The only thing I don’t like about that Youtube recording is how the range stops too low. You should keep humming up into your head voice as high as you can, and when it gets too difficult, switch the hum to an “ng” sound as in the word ‘hungry.’ So, when the recording stops going up and begins coming back down, you hit pause and keep going up.
Generally speaking, this is what you should notice:
Lower notes: the buzz stays on your lips and on the very front of your mouth.
As the pitch gets higher the buzz moves to the front roof of your mouth and then the middle roof, right under (and inside!) your nose. If you’re very good at this, you might even feel it spreading already to your cheekbones and the front of your skull. When you get higher, the buzz stays up on the roof of your mouth but feels like it goes back towards the uvula and the nasal passage opening.
As you ‘ng’ the top notes in your voice the feeling of the buzz thins out and intensifies, to what young singers describe as “squeaky.” Actually, it’s just a stretch, not a squeak. As long as it’s not tense, or painful (caused by tension) squeaky here is okay. In fact, it’s good. We’ll cover more of that later.
You might feel like you can really feel the buzz when it’s low and on your lips, but it seems to dissipate as you go higher. Do it again, and again, and again until you can feel these very subtle vibrations in your head always being vigilant for any “helpful” tension. The vibrations are there. They’ve always been there. You’re just not used to noticing them. And at first, they are subtler the higher you go.

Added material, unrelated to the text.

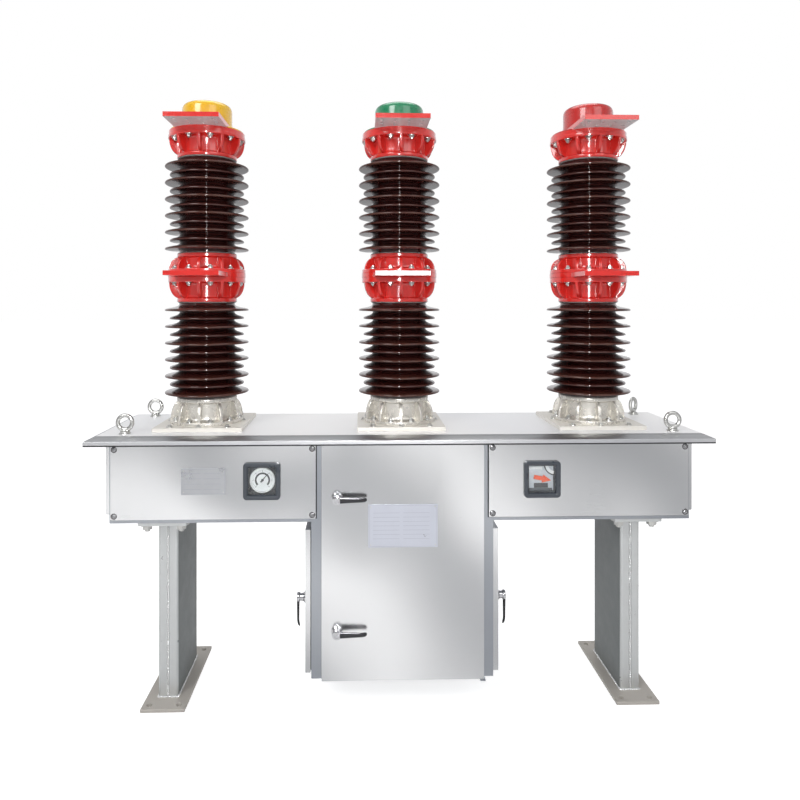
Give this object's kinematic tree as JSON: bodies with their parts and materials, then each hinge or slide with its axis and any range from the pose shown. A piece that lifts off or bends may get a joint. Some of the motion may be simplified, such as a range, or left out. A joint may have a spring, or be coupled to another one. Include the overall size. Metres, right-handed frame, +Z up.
{
  "type": "three-pole outdoor vacuum circuit breaker",
  "caption": "Outdoor high-voltage vacuum circuit breaker: porcelain poles with terminals on a stainless housing and door cabinet, on two legs.",
  "frame": {"origin": "on the ground, midway between the two legs and under the middle pole's axis", "axes": "+Z up, -Y towards the side with the operator's door, +X to the right when facing that door"},
  "size_m": [2.128, 0.501, 2.121],
  "materials": {
    "stainless": "polished stainless sheet",
    "chrome": "bright chrome plate",
    "nameplate": "satin plate, bare",
    "window_case": "dark slate moulding",
    "window_glass": "clear glass",
    "dial_face": "white enamel",
    "needle": "black",
    "pointer": "orange-red gloss",
    "zinc": "bright zinc plate",
    "leg_paint": "silver-grey paint",
    "cast_aluminium": "cream-silver paint on a casting",
    "porcelain": "dark brown glaze on porcelain",
    "red_casting": "glossy red enamel",
    "terminal": "red enamel, bare contact face",
    "yellow_cap": "glossy yellow enamel",
    "green_cap": "glossy green enamel",
    "red_cap": "glossy red enamel"
  },
  "bodies": {
    "frame": {"roof_cover": "stainless", "left_housing": "stainless", "right_housing": "stainless", "front_panels": "stainless", "back_panels": "stainless", "end_panels": "stainless", "cabinet_front_frame": "stainless", "cabinet_side_walls": "stainless", "cabinet_back_wall": "stainless", "cabinet_floor": "stainless", "door_pivots": "stainless", "panel_nameplate": "nameplate", "window_cases": "window_case", "window_glasses": "window_glass", "gauge_dial": "dial_face", "indicator_plate": "dial_face", "lifting_eyes": "zinc", "left_leg": "leg_paint", "right_leg": "leg_paint", "pole_mounting_plates": "cast_aluminium", "pole_base_castings": "cast_aluminium", "left_lower_insulator": "porcelain", "middle_lower_insulator": "porcelain", "right_lower_insulator": "porcelain", "left_upper_insulator": "porcelain", "middle_upper_insulator": "porcelain", "right_upper_insulator": "porcelain", "centre_castings": "red_casting", "top_castings": "red_casting", "left_terminals": "terminal", "middle_terminals": "terminal", "right_terminals": "terminal", "left_cap": "yellow_cap", "middle_cap": "green_cap", "right_cap": "red_cap"},
    "front_door": {"front_door": "stainless", "door_nameplate": "nameplate"},
    "upper_front_handle": {"upper_front_handle": "chrome"},
    "lower_front_handle": {"lower_front_handle": "chrome"},
    "left_side_door": {"left_side_door": "stainless"},
    "left_side_handle": {"left_side_handle": "chrome"},
    "right_side_door": {"right_side_door": "stainless"},
    "right_side_handle": {"right_side_handle": "chrome"},
    "gauge_needle": {"gauge_needle": "needle"},
    "position_pointer": {"position_pointer": "pointer"}
  },
  "joints": [
    {"name": "front_door_hinge", "type": "hinge", "parent": "frame", "child": "front_door", "pos_m": [0.271, -0.222, 0.114], "axis": [0, 0, 1], "range_deg": [0, 110]},
    {"name": "left_side_door_hinge", "type": "hinge", "parent": "frame", "child": "left_side_door", "pos_m": [-0.328, 0.181, 0.12], "axis": [0, 0, -1], "range_deg": [0, 100]},
    {"name": "right_side_door_hinge", "type": "hinge", "parent": "frame", "child": "right_side_door", "pos_m": [0.328, 0.181, 0.12], "axis": [0, 0, 1], "range_deg": [0, 100]},
    {"name": "upper_front_handle_turn", "type": "hinge", "parent": "front_door", "child": "upper_front_handle", "pos_m": [-0.222, -0.227, 0.7316], "axis": [0, 1, 0], "range_deg": [0, 90]},
    {"name": "lower_front_handle_turn", "type": "hinge", "parent": "front_door", "child": "lower_front_handle", "pos_m": [-0.222, -0.227, 0.2832], "axis": [0, 1, 0], "range_deg": [0, 90]},
    {"name": "left_side_handle_turn", "type": "hinge", "parent": "left_side_door", "child": "left_side_handle", "pos_m": [-0.333, -0.15, 0.365], "axis": [1, 0, 0], "range_deg": [0, 90]},
    {"name": "right_side_handle_turn", "type": "hinge", "parent": "right_side_door", "child": "right_side_handle", "pos_m": [0.333, -0.15, 0.365], "axis": [1, 0, 0], "range_deg": [0, 90]},
    {"name": "gauge_needle_turn", "type": "hinge", "parent": "frame", "child": "gauge_needle", "pos_m": [-0.476, -0.203, 0.787], "axis": [0, 1, 0], "range_deg": [-90, 180]},
    {"name": "position_pointer_turn", "type": "hinge", "parent": "frame", "child": "position_pointer", "pos_m": [0.476, -0.203, 0.787], "axis": [0, 1, 0], "range_deg": [-60, 0]}
  ]
}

I can talk about buzz the way a theologian can talk about Jesus. We could be here all day. But alas, the laundry is calling me back again. We will talk buzz, buzz, buzz on this blog until you are blue in the face with it. A singing teacher can only hope. Because, just like you can never have too much Jesus, you can never have too much buzz.
Now go out there and get a good buzz today!
Totally trying out this warm up, thank you.